I don’t intend to turn this into a regular feature but two records dropped yesterday which are probably worth your time.

Goldberg Variations – Vikingur Olafson. Vikingur extracted a 5 star review from the Guardian for his last live performance of these in London which is quite an achievement. It’s worth catching his social media clips actually talking about this recording because he achieves something which other pianists don’t. He places the music in the context of dreaming and backs it up. Variations 7 and 9 so far stand out.

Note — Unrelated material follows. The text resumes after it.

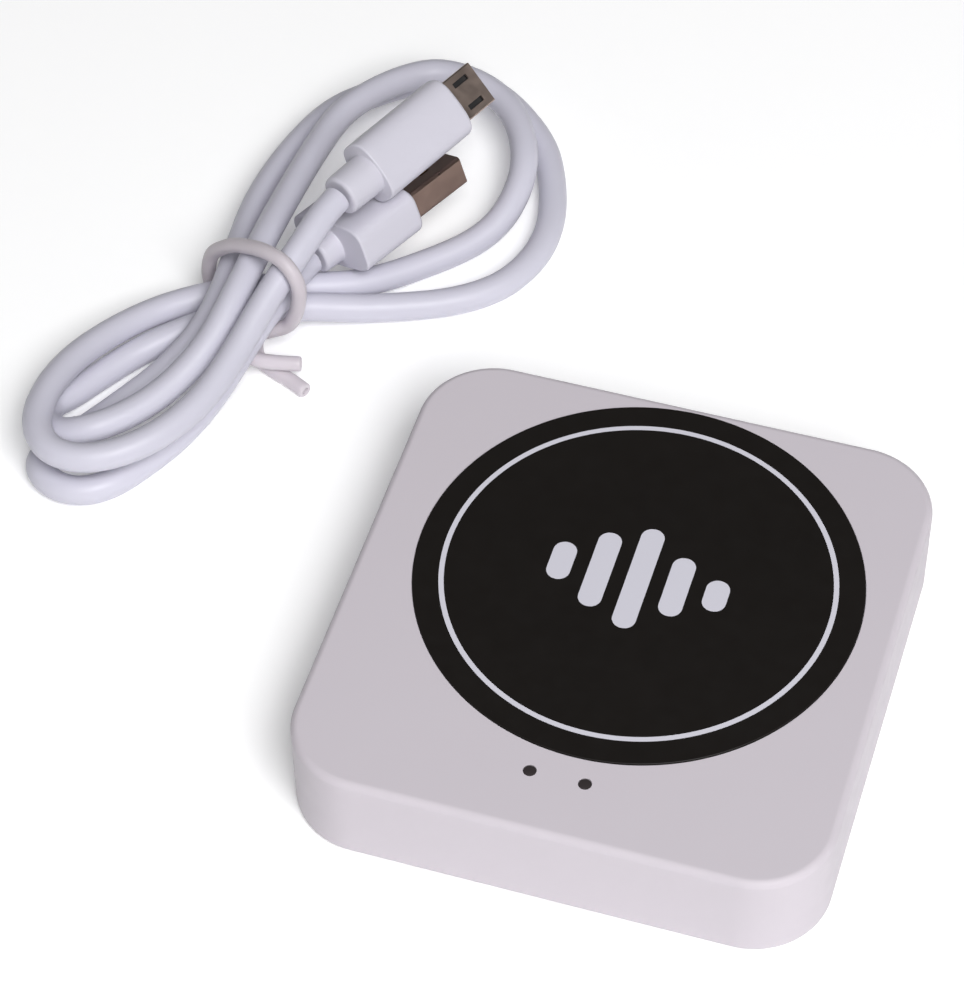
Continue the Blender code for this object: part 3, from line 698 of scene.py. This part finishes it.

Chopin Etudes – Annique Goettler. Annique Goettler runs the YouTube channel Heart of the Keys which is one of my go tos for feeling part of a piano community online. She’s been working on this project for a long time, the launch concert was 6 October (last night per my writing date) and one noteworthy comment from one of her local papers was the pointer at how many young people attended that concert.

Public Pianos – Heuston Station

I haven’t passed through Heuston so much lately so I did not realise the piano had been replaced. The new piano is still an old piano, but in some ways, it is an interesting piano. I’m not sure how old it is, but it’s a Zimmerman upright piano.

Station pianos
Piano in Heuston
Station pianos
Manufacturing sign – Gebr Zimmermann

If I have a few minutes, and the piano is free, I tend to sit down and play it, by way of encouraging the appearance of pianos. So here we go. I had a few minutes

March of the King of Laois, arranged Lynch

I wasn’t very inspired but this is one of the ones I tend to play if I want to check out the piano. To be fair, the piano is reasonably in tune (well done John Murphy), The right pedal seems a bit locked which is a pity.

You can still buy brand new Zimmermann pianos – the brand is owned by C. Bechstein – and for a while there definitely was a dealer somewhere in Dublin. They are nice pianos in my experience.